Si l'artiste ou l'album n'avait pas d'identité visuelle établie, je tentai de trouver un habillage maison.

Ce n'était pas toujours très réussi (j'ai une cassette de Balavoine qui évoque une pierre tombale et une autre de Jean-Michel Jarre qui ressemble à une pub pour du savon) mais quelques-unes me plaisent encore.

Je me souviens d'avoir collé un morceau fin d'une cigarette entamée sur la tranche d'une compilation maison de Gainsbourg pour un résultat très réussi.

A cette époque, il arrivait que j'attende des années avant de retrouver un groupe, un album ou un titre dont j'avais découvert l'existence dans un bouquin ou reportage, ou encore que j'avais entendu une fois et qui était resté dans un coin de ma tête.

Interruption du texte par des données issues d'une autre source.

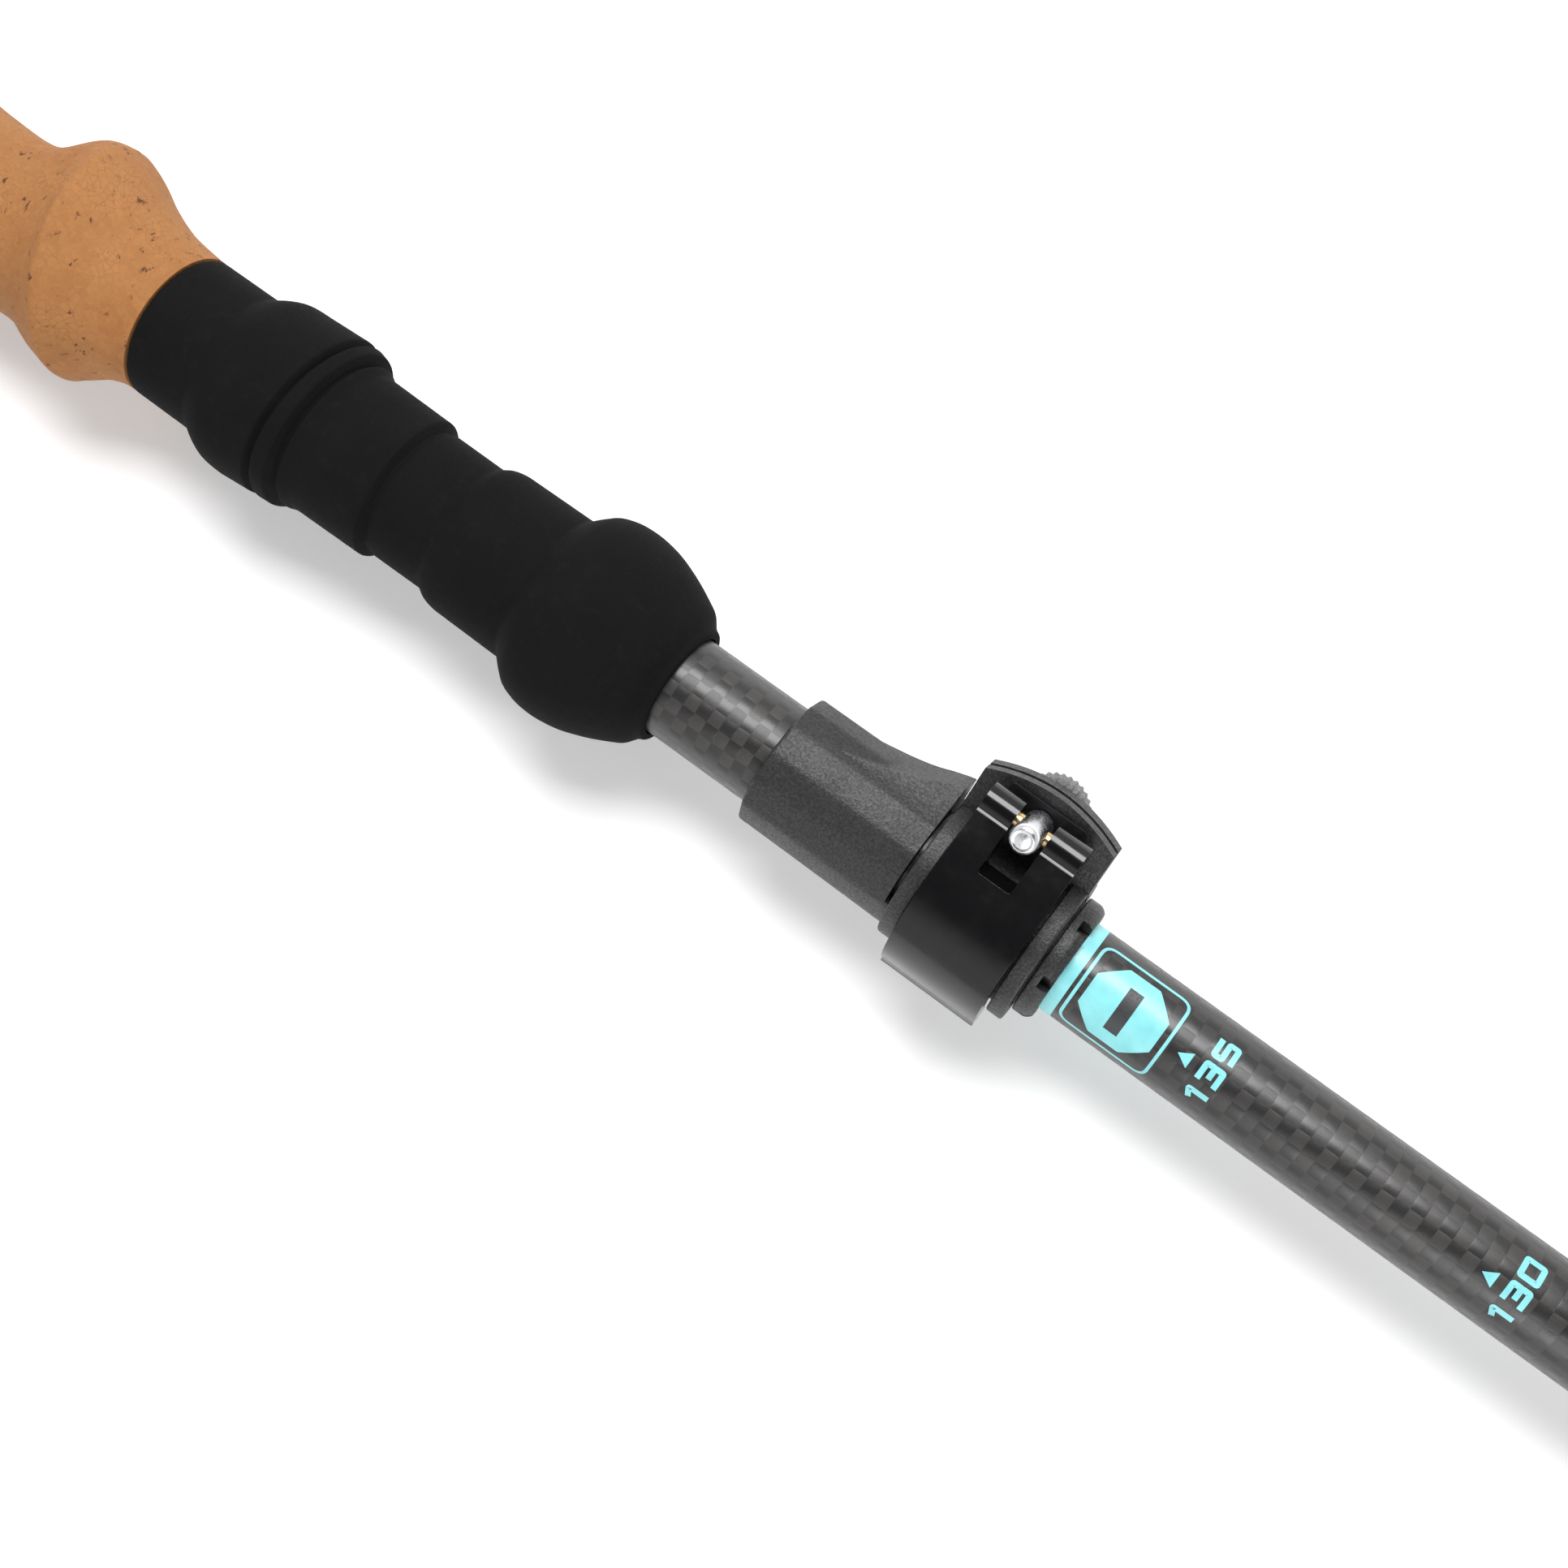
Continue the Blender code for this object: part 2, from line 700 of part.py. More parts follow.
def lock_hardware(prefix, lock, slim, steel, brass, grey):
    """Draw bolt through both ears, its cross pin, the saddle plate and the nut."""
    out = BOLT_OUT - slim
    bolt_outline = [
        (BOLT_BOTTOM, 0.0),
        (BOLT_BOTTOM, SHANK_RADIUS),
        (SADDLE_TOP + GAP, SHANK_RADIUS),
        (SADDLE_TOP + GAP, HEAD_RADIUS),
        (BOLT_TOP - 1.1, HEAD_RADIUS),
        (BOLT_TOP - 0.4, HEAD_RADIUS - 0.6),
        (BOLT_TOP, HEAD_RADIUS - 1.5),
        (BOLT_TOP, 0.0),
    ]
    bolt_name = prefix + "_draw_bolt"
    bolt = turned(bolt_name, bolt_outline, 20, lock, (BOLT_X, out, 0), steel, False)
    eye_name = "cut_" + prefix + "_eye"
    eye = place(
        eye_name,
        rod(eye_name, PIN_RADIUS + GAP, 10.0, 16),
        lock,
        (BOLT_X, out, PIN_UP),
        (0, math.pi / 2, 0),
    )
    boolean(bolt, eye, "DIFFERENCE")
    pin_name = prefix + "_lever_pin"
    place(
        pin_name,
        rod(pin_name, PIN_RADIUS, 15.6, 16),
        lock,
        (BOLT_X, out, PIN_UP),
        (0, math.pi / 2, 0),
        brass,
    )
    saddle_name = prefix + "_saddle_plate"
    saddle_mesh = box(saddle_name, (-6.5, -3.2, 0.0), (6.5, 3.2, 0.45))
    saddle_place = (BOLT_X, out, NEAR_EAR + GAP)
    saddle = place(saddle_name, saddle_mesh, lock, saddle_place, (0, 0, 0), steel)
    hole_name = "cut_" + prefix + "_saddle_hole"
    hole = place(
        hole_name,
        rod(hole_name, SHANK_RADIUS + GAP, 4.0),
        lock,
        saddle_place,
        (0, 0, 0),
    )
    boolean(saddle, hole, "DIFFERENCE")
    nut_outline = [
        (-NUT_HEIGHT, NUT_RADIUS - 0.5),
        (-NUT_HEIGHT + 0.5, NUT_RADIUS),
        (-0.5, NUT_RADIUS),
        (0.0, NUT_RADIUS - 0.5),
        (0.0, SHANK_RADIUS + GAP),
        (-NUT_HEIGHT, SHANK_RADIUS + GAP),
    ]
    nut_place = (BOLT_X, out, FAR_EAR - GAP)
    turned(prefix + "_thumb_nut", nut_outline, 20, lock, nut_place, grey, False)


def quick_lock(prefix, axis, start, slim, looks):
    lock = empty(prefix + "_lock", (start, 0, 0), axis, LOCK_TURN)
    lock_housing(prefix, lock, slim, looks["matte"])
    collet(prefix, lock, slim, looks["matte"])
    lever(prefix, lock, slim, looks["gloss"])
    lock_hardware(prefix, lock, slim, looks["steel"], looks["brass"], looks["grey"])


# ---------------------------------------------------------------- tip


def tip_ferrule(axis, mat):
    """Tapered plastic end: socket for the tube, shoulder and basket thread."""
    outline = [
        (30.0, 0.0),
        (30.0, LOWER_RADIUS + GAP),
        (0.0, LOWER_RADIUS + GAP),
        (0.0, 7.7),
        (1.0, 8.1),
        (25.0, 8.4),
        (27.0, 9.3),
        (33.0, 9.3),
        (33.0, THREAD_RADIUS),
        (47.0, THREAD_RADIUS),
        (48.5, 6.4),
        (90.0, 5.2),
        (90.0, 2.9),
        (75.7, 2.9),
        (75.7, 0.0),
    ]
    turned("tip_ferrule", outline, 28, axis, (FERRULE, 0, 0), mat)


def basket(axis, mat):
    """Small round basket on a threaded hub, with a ring of round holes."""
    hub = THREAD_RADIUS + GAP
    outline = [
        (0.0, 9.3),
        (6.6, 9.6),
        (8.2, 17.0),
        (7.6, BASKET_RADIUS - 0.4),
        (8.2, BASKET_RADIUS),
        (10.6, BASKET_RADIUS),
        (11.2, BASKET_RADIUS - 0.4),
        (10.6, 17.0),
        (10.2, 9.8),
        (12.5, 9.3),
        (12.5, hub),
        (0.0, hub),
    ]
    at = (FERRULE + 33.0 + GAP, 0, 0)
    body = turned("basket", outline, 40, axis, at, mat)

    def holes(bm):
        for i in range(BASKET_HOLES):
            before = set(bm.verts)
            add_rod(bm, 2.3, 30.0, 12)
            x, y = polar(13.4, 360.0 * (i + 0.5) / BASKET_HOLES)
            for vert in set(bm.verts) - before:
                vert.co += Vector((x, y, 0.0)) * MM

    name = "cut_basket_holes"
    cutter = place(name, mesh_from(name, holes), axis, at, (0, math.pi / 2, 0))
    boolean(body, cutter, "DIFFERENCE")


def tip_metal(axis, steel, carbide):
    """Steel holder pressed in the ferrule, and the carbide point in the holder."""
    start = FERRULE + 76.0
    holder = [
        (0.0, 0.0),
        (0.0, 2.6),
        (14.0 + GAP, 2.6),
        (14.0 + GAP, 4.2),
        (20.0, 4.2),
        (28.0, 3.2),
        (28.0, 1.9),
        (23.5, 1.9),
        (23.5, 0.0),
    ]
    turned("tip_holder", holder, 20, axis, (start, 0, 0), steel)
    point_start = start + 23.5 + GAP
    length = CARBIDE_END - point_start
    point = [
        (0.0, 0.0),
        (0.0, 1.6),
        (length - 0.6, 1.6),
        (length, 1.1),
        (length, 0.0),
    ]
    turned("carbide_tip", point, 16, axis, (point_start, 0, 0), carbide)


def rubber_foot(axis, mat):
    """Walking foot pushed over the tip, flared to a flat end."""
    outline = [
        (39.8, 0.0),
        (39.8, 2.4),
        (31.0, 3.7),
        (23.0, 4.6),
        (15.9, 4.6),
        (15.9, 5.6),
        (0.0, 6.1),
        (0.0, 8.2),
        (1.5, 8.7),
        (6.0, 8.7),
        (10.0, 8.1),
        (30.0, 9.4),
        (42.0, 12.4),
        (48.0, 13.0),
        (51.0, 12.7),
        (51.0, 0.0),
    ]
    turned("rubber_foot", outline, 28, axis, (FOOT, 0, 0), mat)


# ---------------------------------------------------------------- assembly


def materials():
    return {
        "cork": material("cork", (0.60, 0.42, 0.26), 0.85),
        "foam": material("foam", (0.02, 0.02, 0.022), 0.9),
        "carbon": material("carbon", (0.035, 0.037, 0.04), 0.3),
        "matte": material("matte_plastic", (0.025, 0.025, 0.027), 0.6),
        "gloss": material("gloss_plastic", (0.012, 0.012, 0.013), 0.18),
        "grey": material("grey_plastic", (0.25, 0.25, 0.26), 0.5),
        "steel": material("steel", (0.62, 0.62, 0.62), 0.3, 1.0),
        "brass": material("brass", (0.66, 0.5, 0.28), 0.3, 1.0),
        "carbide": material("carbide", (0.25, 0.25, 0.26), 0.4, 1.0),
        "webbing": material("webbing", (0.03, 0.03, 0.032), 0.9),
        "padding": material("padding", (0.05, 0.05, 0.052), 0.95),
        "rubber": material("rubber", (0.025, 0.025, 0.025), 0.8),
    }


def build():
    looks = materials()
    axis = empty("pole_axis", (0, AXIS_OFFSET, AXIS_HEIGHT))
    slim = UPPER_RADIUS - MIDDLE_RADIUS

    grip_head(axis, looks["matte"], looks["steel"], looks["grey"])
    cork_grip(axis, looks["cork"])
    foam_sleeve(axis, looks["foam"])
    wrist_strap(axis, looks["webbing"], looks["padding"], looks["matte"])

    upper_end = UPPER_LOCK + TUBE_END
    middle_end = LOWER_LOCK + TUBE_END
    tube("upper_tube", axis, UPPER_TUBE_TOP, upper_end, UPPER_RADIUS, looks["carbon"])
    middle_start = upper_end - INSERTED
    tube("middle_tube", axis, middle_start, middle_end, MIDDLE_RADIUS, looks["carbon"])
    lower_start = middle_end - INSERTED
    lower_end = FERRULE + 30.0 - GAP
    tube("lower_tube", axis, lower_start, lower_end, LOWER_RADIUS, looks["carbon"])
    plug = UPPER_RADIUS - WALL - GAP
    plug_outline = [(0.0, 0.0), (0.0, plug), (8.0, plug), (8.0, 0.0)]
    plug_place = (UPPER_TUBE_TOP + 0.5, 0, 0)
    turned("upper_tube_plug", plug_outline, 24, axis, plug_place, looks["matte"])
    bush("middle_bush", axis, middle_start, MIDDLE_RADIUS, looks["grey"])
    bush("lower_bush", axis, lower_start, LOWER_RADIUS, looks["grey"])

    quick_lock("upper", axis, UPPER_LOCK, 0.0, looks)
    quick_lock("lower", axis, LOWER_LOCK, slim, looks)

    tip_ferrule(axis, looks["matte"])
    basket(axis, looks["matte"])
    tip_metal(axis, looks["steel"], looks["carbide"])
    rubber_foot(axis, looks["rubber"])


clear_scene()
PARTS = collection("trekking_pole")
TOOLS = collection("cutters")
build()
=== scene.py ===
import math

import bmesh
import bpy
from mathutils import Matrix, Vector
from mathutils.bvhtree import BVHTree


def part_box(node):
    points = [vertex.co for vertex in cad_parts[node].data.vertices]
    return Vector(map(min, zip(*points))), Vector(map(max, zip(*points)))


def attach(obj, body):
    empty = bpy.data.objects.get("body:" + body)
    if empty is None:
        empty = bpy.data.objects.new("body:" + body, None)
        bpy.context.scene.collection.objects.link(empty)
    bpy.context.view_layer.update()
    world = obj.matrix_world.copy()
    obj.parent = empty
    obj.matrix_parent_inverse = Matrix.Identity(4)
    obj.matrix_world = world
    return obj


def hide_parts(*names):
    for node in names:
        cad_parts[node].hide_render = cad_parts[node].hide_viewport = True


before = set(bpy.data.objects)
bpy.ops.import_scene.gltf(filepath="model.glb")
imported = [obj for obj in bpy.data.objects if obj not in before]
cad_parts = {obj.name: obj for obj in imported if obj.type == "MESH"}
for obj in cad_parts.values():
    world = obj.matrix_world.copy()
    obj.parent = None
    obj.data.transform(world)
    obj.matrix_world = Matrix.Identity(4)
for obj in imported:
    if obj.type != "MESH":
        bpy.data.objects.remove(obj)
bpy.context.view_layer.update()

# The looks of a trekking pole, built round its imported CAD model. Sizes are in
# millimetres unless a name says otherwise, and MM turns them into metres.
MM = 0.001


def box_mm(node):
    low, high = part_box(node)
    return [v / MM for v in low], [v / MM for v in high]


# ---------------------------------------------------------------- places, from the frame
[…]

J'ai par exemple mis plus de dix ans à retrouver le choeur saisissant qui commence le court-métrage La jetée de Chris Marker.

J'ai également attendu l'âge adulte pour écouter Super Damiano, titre retenu Dieu sait pourquoi à cause d'une interview de son interprète lue dans l'un des Pif que nous ramenait mon oncle et que je lisais jusqu'à plus soif.

Aujourd'hui avec le web on trouve quasiment tout tout de suite. Finis l'attente et les vieux souvenirs inaccessibles pendant des années. C'est fantastique et ça ouvre des horizons infinis.

Mais c'est presque trop facile.

Je ne vais pas dire que je regrette la difficulté d'accès de ma jeunesse, source de beaucoup de frustrations pour moi. Si j'avais eu internet à cette période, ça aurait changé ma vie.

Néanmoins, la longue traque qui menait à l'obtention d'une cassette laborieusement construite procurait une satisfaction particulière, et cet objet était le nôtre.

Du coup, même si ça peut faire rire ou sourire je garde précieusement toutes mes cassettes, chacune personnalisée et beaucoup d'entre elles rattachées pour moi à un moment, à la personne qui me l'avait recopiée, à de précieux souvenirs.

Ils me reviennent lorsque je les réécoute, en même temps que ces gestes désuets que j'ai tant faits pendant ma jeunesse.

Je terminerai avec une pensée pour Pet, l'ami qui m'a fait découvrir Aerosmith en me copiant ses vinyles et qui nous a quittés trop tôt.